- _TO DO_:
Your task is to write out the lines from the line containing "obj.matrix_parent_inverse = Matrix.Identity(4)" through the last line of the material, exactly.

_ _ _ _ _

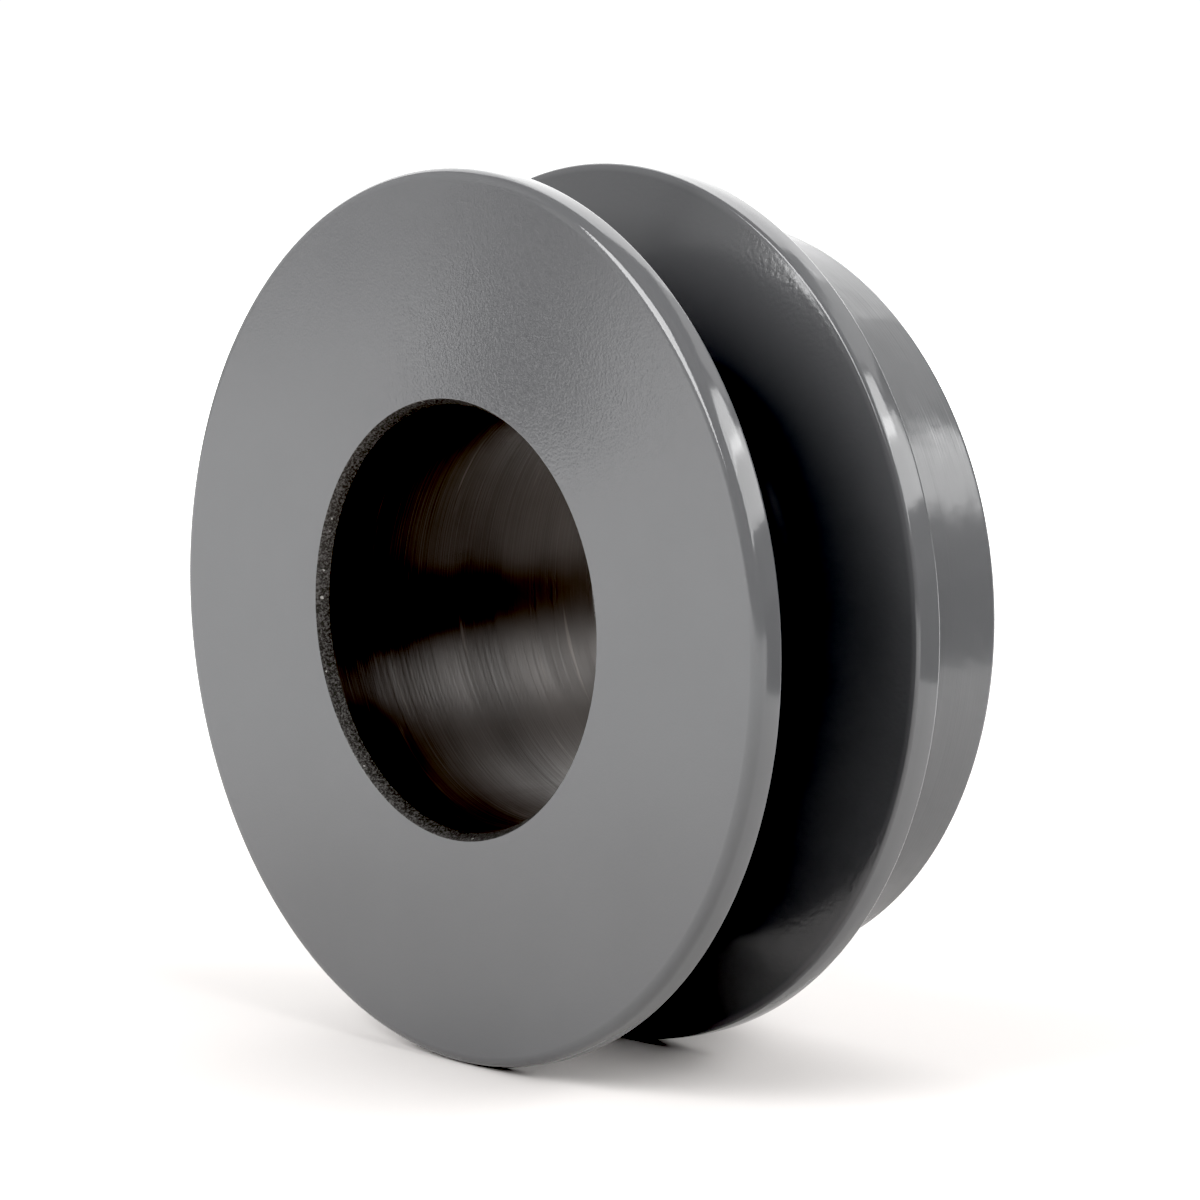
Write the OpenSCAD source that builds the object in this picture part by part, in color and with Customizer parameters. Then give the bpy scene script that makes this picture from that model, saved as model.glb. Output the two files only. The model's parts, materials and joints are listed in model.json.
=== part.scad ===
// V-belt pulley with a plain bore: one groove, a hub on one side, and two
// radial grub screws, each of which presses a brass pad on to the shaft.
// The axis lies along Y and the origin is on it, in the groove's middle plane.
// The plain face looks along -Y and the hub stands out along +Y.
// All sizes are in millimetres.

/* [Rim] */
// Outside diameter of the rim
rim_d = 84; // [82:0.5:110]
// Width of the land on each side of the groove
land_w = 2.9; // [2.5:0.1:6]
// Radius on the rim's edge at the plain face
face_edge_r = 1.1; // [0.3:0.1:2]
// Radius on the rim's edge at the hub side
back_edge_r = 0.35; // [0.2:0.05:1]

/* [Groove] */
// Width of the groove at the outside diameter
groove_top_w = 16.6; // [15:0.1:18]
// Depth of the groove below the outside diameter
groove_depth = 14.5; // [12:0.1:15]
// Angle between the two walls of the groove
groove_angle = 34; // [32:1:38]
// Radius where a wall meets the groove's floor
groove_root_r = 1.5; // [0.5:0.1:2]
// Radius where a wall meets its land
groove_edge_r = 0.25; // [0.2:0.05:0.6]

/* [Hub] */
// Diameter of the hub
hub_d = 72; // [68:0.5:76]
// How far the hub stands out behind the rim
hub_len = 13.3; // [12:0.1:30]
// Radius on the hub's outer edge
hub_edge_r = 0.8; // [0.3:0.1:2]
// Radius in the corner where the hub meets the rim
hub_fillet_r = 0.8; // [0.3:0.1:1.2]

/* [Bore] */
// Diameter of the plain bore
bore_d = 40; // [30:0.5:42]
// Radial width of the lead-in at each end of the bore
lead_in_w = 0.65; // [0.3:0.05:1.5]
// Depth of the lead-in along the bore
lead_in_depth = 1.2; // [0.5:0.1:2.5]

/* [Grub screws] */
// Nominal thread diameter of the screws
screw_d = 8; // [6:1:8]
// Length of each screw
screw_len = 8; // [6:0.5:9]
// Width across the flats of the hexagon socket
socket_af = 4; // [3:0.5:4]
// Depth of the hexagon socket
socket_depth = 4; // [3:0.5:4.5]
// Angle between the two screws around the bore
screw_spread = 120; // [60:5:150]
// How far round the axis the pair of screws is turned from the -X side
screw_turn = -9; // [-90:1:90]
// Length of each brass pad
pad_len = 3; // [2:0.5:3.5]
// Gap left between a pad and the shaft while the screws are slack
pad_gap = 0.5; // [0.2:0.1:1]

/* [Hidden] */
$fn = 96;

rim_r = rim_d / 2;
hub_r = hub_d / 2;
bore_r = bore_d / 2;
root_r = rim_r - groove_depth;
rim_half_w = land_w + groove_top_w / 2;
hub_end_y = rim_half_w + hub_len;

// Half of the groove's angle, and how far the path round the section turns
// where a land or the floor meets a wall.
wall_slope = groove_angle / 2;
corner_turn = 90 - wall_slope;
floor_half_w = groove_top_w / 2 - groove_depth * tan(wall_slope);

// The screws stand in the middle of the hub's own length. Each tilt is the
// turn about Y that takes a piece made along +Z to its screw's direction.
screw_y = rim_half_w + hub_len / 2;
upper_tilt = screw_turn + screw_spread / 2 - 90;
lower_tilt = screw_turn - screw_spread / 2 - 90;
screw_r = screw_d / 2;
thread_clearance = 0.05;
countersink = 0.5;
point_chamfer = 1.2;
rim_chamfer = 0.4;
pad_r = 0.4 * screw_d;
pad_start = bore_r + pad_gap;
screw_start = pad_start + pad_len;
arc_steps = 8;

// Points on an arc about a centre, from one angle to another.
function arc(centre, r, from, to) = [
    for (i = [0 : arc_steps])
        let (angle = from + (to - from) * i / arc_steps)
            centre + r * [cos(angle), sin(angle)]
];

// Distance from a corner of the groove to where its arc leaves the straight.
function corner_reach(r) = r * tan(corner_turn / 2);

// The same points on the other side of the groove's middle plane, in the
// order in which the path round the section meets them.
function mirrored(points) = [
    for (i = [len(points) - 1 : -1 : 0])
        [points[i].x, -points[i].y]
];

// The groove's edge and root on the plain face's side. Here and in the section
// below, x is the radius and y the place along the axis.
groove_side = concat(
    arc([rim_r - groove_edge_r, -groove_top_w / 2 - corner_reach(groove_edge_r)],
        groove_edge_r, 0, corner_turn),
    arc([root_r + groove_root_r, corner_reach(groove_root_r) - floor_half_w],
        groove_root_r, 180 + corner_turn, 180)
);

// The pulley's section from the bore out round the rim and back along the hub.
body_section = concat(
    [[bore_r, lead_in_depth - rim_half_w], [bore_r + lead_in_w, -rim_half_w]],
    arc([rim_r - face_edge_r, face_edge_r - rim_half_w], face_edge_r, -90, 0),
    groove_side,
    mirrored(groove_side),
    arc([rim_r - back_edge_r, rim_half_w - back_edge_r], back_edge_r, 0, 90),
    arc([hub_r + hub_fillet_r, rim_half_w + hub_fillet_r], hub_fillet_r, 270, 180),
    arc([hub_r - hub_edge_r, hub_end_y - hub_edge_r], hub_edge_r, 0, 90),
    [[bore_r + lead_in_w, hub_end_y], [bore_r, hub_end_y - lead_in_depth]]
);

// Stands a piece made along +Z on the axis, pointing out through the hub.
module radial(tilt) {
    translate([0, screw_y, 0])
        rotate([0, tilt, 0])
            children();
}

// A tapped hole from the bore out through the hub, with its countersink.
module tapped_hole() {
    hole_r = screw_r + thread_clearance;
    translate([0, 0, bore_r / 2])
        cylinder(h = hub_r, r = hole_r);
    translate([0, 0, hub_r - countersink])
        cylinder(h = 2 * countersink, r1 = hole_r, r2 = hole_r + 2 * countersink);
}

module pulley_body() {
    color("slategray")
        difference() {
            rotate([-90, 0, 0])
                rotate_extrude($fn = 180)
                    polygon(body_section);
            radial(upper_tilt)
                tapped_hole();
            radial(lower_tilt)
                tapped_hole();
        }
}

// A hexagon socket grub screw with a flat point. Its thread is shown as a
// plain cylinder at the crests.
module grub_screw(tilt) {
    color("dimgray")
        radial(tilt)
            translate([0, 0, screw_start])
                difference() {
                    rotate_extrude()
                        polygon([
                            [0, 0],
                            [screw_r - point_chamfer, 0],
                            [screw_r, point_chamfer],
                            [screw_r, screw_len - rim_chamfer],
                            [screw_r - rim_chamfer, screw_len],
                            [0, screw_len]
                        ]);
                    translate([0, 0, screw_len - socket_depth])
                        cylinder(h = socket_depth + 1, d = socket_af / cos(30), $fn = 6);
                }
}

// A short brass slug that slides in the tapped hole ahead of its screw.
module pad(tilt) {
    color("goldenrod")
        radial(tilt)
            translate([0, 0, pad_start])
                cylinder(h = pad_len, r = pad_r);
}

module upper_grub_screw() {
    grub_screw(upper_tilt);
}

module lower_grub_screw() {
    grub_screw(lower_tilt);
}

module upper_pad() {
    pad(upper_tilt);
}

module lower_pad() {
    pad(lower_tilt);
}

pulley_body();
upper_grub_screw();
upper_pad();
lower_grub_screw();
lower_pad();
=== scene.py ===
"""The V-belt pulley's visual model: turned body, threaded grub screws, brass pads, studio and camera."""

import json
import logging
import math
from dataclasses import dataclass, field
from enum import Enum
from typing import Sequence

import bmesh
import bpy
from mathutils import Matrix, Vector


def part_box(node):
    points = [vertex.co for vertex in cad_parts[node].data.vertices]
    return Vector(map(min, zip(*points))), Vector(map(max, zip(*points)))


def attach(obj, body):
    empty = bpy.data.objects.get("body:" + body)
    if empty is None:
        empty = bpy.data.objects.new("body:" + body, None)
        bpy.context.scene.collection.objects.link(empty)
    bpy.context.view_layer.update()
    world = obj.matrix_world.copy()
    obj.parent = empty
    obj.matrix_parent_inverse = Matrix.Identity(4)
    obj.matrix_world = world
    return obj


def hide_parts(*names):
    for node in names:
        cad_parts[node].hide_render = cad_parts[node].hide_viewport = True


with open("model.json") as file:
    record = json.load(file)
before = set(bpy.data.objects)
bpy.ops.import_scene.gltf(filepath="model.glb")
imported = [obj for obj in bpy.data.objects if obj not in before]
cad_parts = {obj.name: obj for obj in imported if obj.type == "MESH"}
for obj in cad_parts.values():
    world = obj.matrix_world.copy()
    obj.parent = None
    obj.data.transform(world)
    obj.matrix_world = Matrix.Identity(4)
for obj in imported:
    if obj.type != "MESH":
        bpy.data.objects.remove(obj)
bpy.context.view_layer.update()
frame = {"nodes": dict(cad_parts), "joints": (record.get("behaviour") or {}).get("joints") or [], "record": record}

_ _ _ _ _

- _RESPONSE FOR THIS EXERCISE_:
    obj.matrix_parent_inverse = Matrix.Identity(4)
    obj.matrix_world = world
    return obj


def hide_parts(*names):
    for node in names:
        cad_parts[node].hide_render = cad_parts[node].hide_viewport = True


with open("model.json") as file:
    record = json.load(file)
before = set(bpy.data.objects)
bpy.ops.import_scene.gltf(filepath="model.glb")
imported = [obj for obj in bpy.data.objects if obj not in before]
cad_parts = {obj.name: obj for obj in imported if obj.type == "MESH"}
for obj in cad_parts.values():
    world = obj.matrix_world.copy()
    obj.parent = None
    obj.data.transform(world)
    obj.matrix_world = Matrix.Identity(4)
for obj in imported:
    if obj.type != "MESH":
        bpy.data.objects.remove(obj)
bpy.context.view_layer.update()
frame = {"nodes": dict(cad_parts), "joints": (record.get("behaviour") or {}).get("joints") or [], "record": record}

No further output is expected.